EP by Noah Gundersen
- Released: August 6, 2011
- Recorded: Dallas, Texas
- Genre: Acoustic, indie folk
- Length: 26:29
- Label: Independent
- Producer: Daniel Mendez, Noah Gundersen, Abby Gundersen

Noah Gundersen chronology
| Fearful Bones (2010) | Family (2011) | Ledges (2014) |

= Family (Noah Gundersen EP) =

Family is the self-released third EP by Noah Gundersen. It was recorded by Daniel Mendez (who has previously worked with Lit, Dashboard Confessional, Duran Duran, Heart, and Train) and mastered by Ed Brooks in just under a week in Dallas. It was released on August 6, 2011. The 7-track EP features Noah's sister, Abby Gundersen, who plays violin and sings vocal harmonies on several tracks. Family has been called genre-defying and at times reminiscent of Ryan Adams, Fleet Foxes, Tom Waits, and Neil Young. The EP can be downloaded on Noah Gundersen's Bandcamp page.

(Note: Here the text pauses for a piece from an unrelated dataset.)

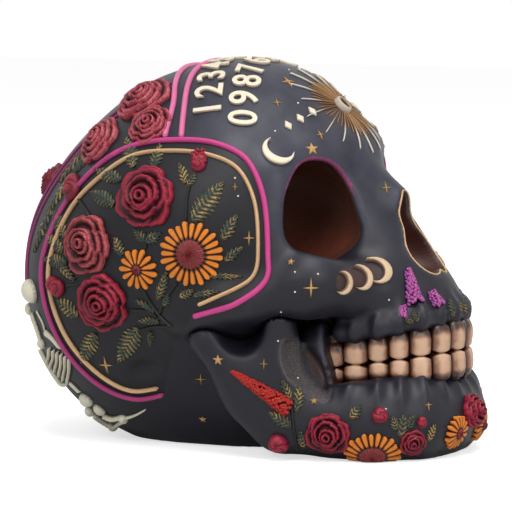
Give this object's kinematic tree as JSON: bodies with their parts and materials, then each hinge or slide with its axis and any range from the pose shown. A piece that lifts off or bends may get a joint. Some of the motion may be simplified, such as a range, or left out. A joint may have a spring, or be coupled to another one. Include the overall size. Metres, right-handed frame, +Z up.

Noah felt the title of the EP to be fitting as it "pays homage to the people who have shaped his life." "Family comes in many forms," says Noah. "It lives with us, for better and for worse. It shapes us. That's what this album is about."

==Track listing==
1. "David" – 3:39
2. "Fire" – 4:47
3. "Nashville" – 3:37
4. "San Antonio Fading" – 4:12
5. "Honest Songs" – 2:58
6. "Garden" – 3:42
7. "Family" – 3:34

==Personnel==
- Noah Gundersen – vocals/guitar
- Abby Gundersen – vocal harmony/violin/string composition
- Daniel Mendez – production, recording, mixing
- Ed Brooks – mastering

==In popular culture==
- The title track, "Family," appears in a season four episode of The Vampire Diaries called "Stand By Me". The song is also featured in a season four episode of Sons of Anarchy, entitled "With An X."
- The song "David" also appears in a season four episode of Sons of Anarchy, called "Burnt and Purged Away." The song is also featured in a Season 3 episode of The Following, entitled "Reunion."